Никогда не узнает о нынешней жизни - и смерти - его ближайших друзей и семьи. Или уже прошлой жизни. Сейчас они были уже мертвы, так как жили тысячи лет назад в его былой жизни. Люди и места, которые были так важны для него, теперь были похожи на туман в его голове, иногда густой и осязаемый, а иногда настолько прозрачный, что он бы и не узнал, существовали ли они на самом деле, если бы не тягучий, вездесущий аромат.
Он все еще болезненно переживал их потерю. Болезненно, потому что больше никогда не познает истинной дружбы, у него не будет собственного дома. У него будут только прихоти и вечно меняющиеся желания его гуан ренов.
Горечь наполнила жизнь, эмоции, которым он редко позволял проявляться, но с которыми ничего не мог поделать сейчас, окутали его отчаянием, таким явственным, что Тристан чуть ли не зарычал от физической боли. Со злым выражением на лице он посмотрел на пустое пространство вокруг. Он будто посмотрел в зеркало, и отразилась лишь эта пустота и внутри него, которую он обычно прятал. Он потерял свое будущее. Своих возлюбленных.
Может, даже душу.
Что теперь у него было, кроме вечного рабства? Безнадежность присоединилась к горечи, ведя отчаянную войну против его решительности, каждая эмоция царапала Тристана изнутри, раня его и оставляя ссадины. Только гордость все еще останавливала от капитуляции, держала в неповиновении и препятствовала тому, чтобы он кричал в небеса, умоляя Зирру освободить его. Не то чтобы она услышала, но все же желание иногда появлялось. Да, только гордость поддерживала его, из-за которой он и был в таком отчаянии. И все же она одна помогала ему оставаться в здравом уме.
Когда Тристан продолжил расхаживать по прихожей, его шаги стали возбужденными, отрывистыми. Каждая кость в теле горела от мучительных эмоций. Он должен отвлечься, потерять себя в женском теле, теле Джулии. Секс стер бы острые воспоминания о его прошлой жизни. Если он сможет контролировать наслаждение, он сможет контролировать и женщину.
Но Джулия не хотела его.
Он сцепил руки в замок. Что ж, он использует каждое чувственное оружие в его распоряжении, чтобы соблазнить ее. Все это время не позволяя себе и ей затронуть его эмоции.
Хмурясь, он подошел к ее двери и остановился. Он не мог войти без ее разрешения. Эта мысль еще больше рассердила его. Ради Эллии, он ненавидел, когда кто-то говорил ему, что делать. Всегда ненавидел.
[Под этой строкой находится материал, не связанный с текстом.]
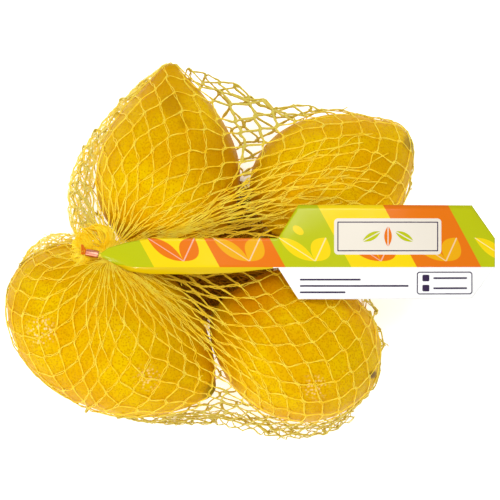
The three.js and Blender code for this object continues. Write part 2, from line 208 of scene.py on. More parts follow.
class Shader:
    """A material's node tree, with short calls for the nodes that the finishes use."""

    def __init__(self, name: str) -> None:
        """Start a material with one Principled shader."""
        self.material = bpy.data.materials.new(name)
        self.material.use_nodes = True
        self.tree = self.material.node_tree
        self.tree.nodes.clear()
        self.surface = self.node("BsdfPrincipled")
        self.output = self.node("OutputMaterial", Surface=self.surface.outputs["BSDF"])

    def feed(self, socket: Socket, value: object) -> None:
        """Link a socket to another node's output, or set it to a plain value."""
        if isinstance(value, Socket):
            self.tree.links.new(value, socket)
        else:
            socket.default_value = value

    def node(self, kind: str, **inputs: object) -> bpy.types.ShaderNode:
        """Add a node and set or link its inputs; an underscore stands for a space."""
        node = self.tree.nodes.new("ShaderNode" + kind)
        for name, value in inputs.items():
            self.feed(node.inputs[name.replace("_", " ")], value)
        return node

    def set(self, **inputs: object) -> None:
        """Set or link inputs of the Principled shader; an underscore stands for a space."""
        names = {socket.name.replace(" ", "_").lower(): socket for socket in self.surface.inputs}
        for name, value in inputs.items():
            self.feed(names[name], value)

    def let_through(self, colour: object, share: float) -> None:
        """Give a share of the surface to light that passes through it."""
        both = self.tree.nodes.new("ShaderNodeMixShader")
        through = self.node("BsdfTranslucent", Color=colour)
        for socket, value in zip(both.inputs, (share, self.surface.outputs["BSDF"], through.outputs["BSDF"])):
            self.feed(socket, value)
        self.feed(self.output.inputs["Surface"], both.outputs["Shader"])

    def objects_place(self, scale: Sequence[float] = (1, 1, 1)) -> Socket:
        """Object coordinates through a Mapping node."""
        place = self.node("TexCoord").outputs["Object"]
        return self.node("Mapping", Vector=place, Scale=scale).outputs["Vector"]

    def math(self, operation: str, *values: object) -> Socket:
        """One Math node of the named operation."""
        node = self.node("Math")
        node.operation = operation
        for socket, value in zip(node.inputs, values):
            self.feed(socket, value)
        return node.outputs[0]

    def times(self, first: object, second: object) -> Socket:
        """Product of two values."""
        return self.math("MULTIPLY", first, second)

    def minus(self, first: object, second: object) -> Socket:
        """First value less the second."""
        return self.math("SUBTRACT", first, second)

    def below(self, value: object, limit: object) -> Socket:
        """1 where a value is less than the limit, 0 elsewhere."""
        return self.math("LESS_THAN", value, limit)

    def rest_of(self, share: object) -> Socket:
        """What a share leaves of 1."""
        return self.minus(1.0, share)

    def square_sum(self, first: object, second: object) -> Socket:
        """Sum of two values' squares."""
        return self.math("MULTIPLY_ADD", first, first, self.times(second, second))

    def split(self, vector: object) -> Sequence[Socket]:
        """X, Y and Z of a vector."""
        return self.node("SeparateXYZ", Vector=vector).outputs

    def plan_distance(self, place: object, middle: Sequence[float]) -> Socket:
        """Level distance of a place from a point."""
        away = [self.minus(part, float(centre)) for part, centre in zip(self.split(place), middle[:2])]
        return self.math("SQRT", self.square_sum(*away))

    def noise(self, vector: object, scale: float, detail: float = 2.0) -> Socket:
        """Noise value between 0 and 1."""
        return self.node("TexNoise", Vector=vector, Scale=scale, Detail=detail).outputs["Fac"]

    def cells(self, vector: object, scale: float) -> Socket:
        """Distance to the nearest cell point."""
        return self.node("TexVoronoi", Vector=vector, Scale=scale).outputs["Distance"]

    def ramp(self, value: object, low: float, high: float) -> Socket:
        """A smooth step from 0 at low to 1 at high."""
        node = self.node("MapRange")
        node.interpolation_type = "SMOOTHSTEP"
        for name, setting in (("Value", value), ("From Min", low), ("From Max", high)):
            self.feed(node.inputs[name], setting)
        return node.outputs["Result"]

    def mix(self, share: object, first: object, second: object) -> Socket:
        """Mix two colours."""
        node = self.node("Mix")
        node.data_type = "RGBA"
        self.feed(node.inputs["Factor"], share)
        colours = [socket for socket in node.inputs if socket.type == "RGBA"]
        self.feed(colours[0], first)
        self.feed(colours[1], second)
        return next(socket for socket in node.outputs if socket.type == "RGBA")

    def attribute(self, name: str) -> Sequence[Socket]:
        """Red, green and blue of a colour attribute."""
        node = self.node("Attribute")
        node.attribute_name = name
        return self.node("SeparateColor", Color=node.outputs["Color"]).outputs

    def bump(self, height: object, strength: float, distance: float) -> Socket:
        """Surface normal from a height in metres."""
        return self.node("Bump", Strength=strength, Distance=distance, Height=height).outputs["Normal"]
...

Он был бойцом, лидером лучшего войска, и все эти годы порабощения не убили его воинские инстинкты.
Воин дает приказы, а не подчиняется им.
Тело затопило отчаяние. Он дотронулся до ручки двери - она легко повернулась.
- Можно войти, Джулия? - слова быстро сорвались с его губ, будто он презирал то, что говорил.
- Зачем? - она приглушенно ответила. - Я уже говорила тебе. Ты и я не... Мы не...
- Я пришел не для того, чтобы умолять о благосклонности, если это твое желание.
Он провел слишком много времени в детстве на коленях, выпрашивая одежду, еду и привязанности. Его попытки вознаграждались лишь болью и оскорблениями. Чтобы по собственной воле вручить эту власть другому... Нет, он никогда бы на это не пошел. Он показал это Зирре и сейчас покажет и Джулии.
- Мне ничего не нужно от тебя, - сказала она. - Я просто хочу поспать. Одна.
Она не хотела, чтобы он унижался. Его мышцы расслабились.
- Я должен удостовериться, что твоя комната должным образом защищена от вторжения злоумышленников. - "Прежде чем я раздену тебя и соблазню".
Тяжелая пауза повисла в воздухе. В итоге, она выдохнула и произнесла:
- Ладно, можешь войти.
Он открыл дверь. Свет лился из прибора на потолке, словно кристальные слезы, ярко освещая маленькую комнату. Свет в Империи источали драгоценные камни ламори, живые камни, хотя в мирах, в которых он успел побывать, Тристан видел подобные источники света, даже более искусно сделанные, поэтому на этот он не обратил внимания. Джулия сидела на греховно пышно украшенной кровати на четырех столбиках под розовым балдахином. Она подтянула колени к груди, ее длинные цвета меда волосы каскадом окружали ее лицо, плечи и тонкие руки, словно солнечные лучи.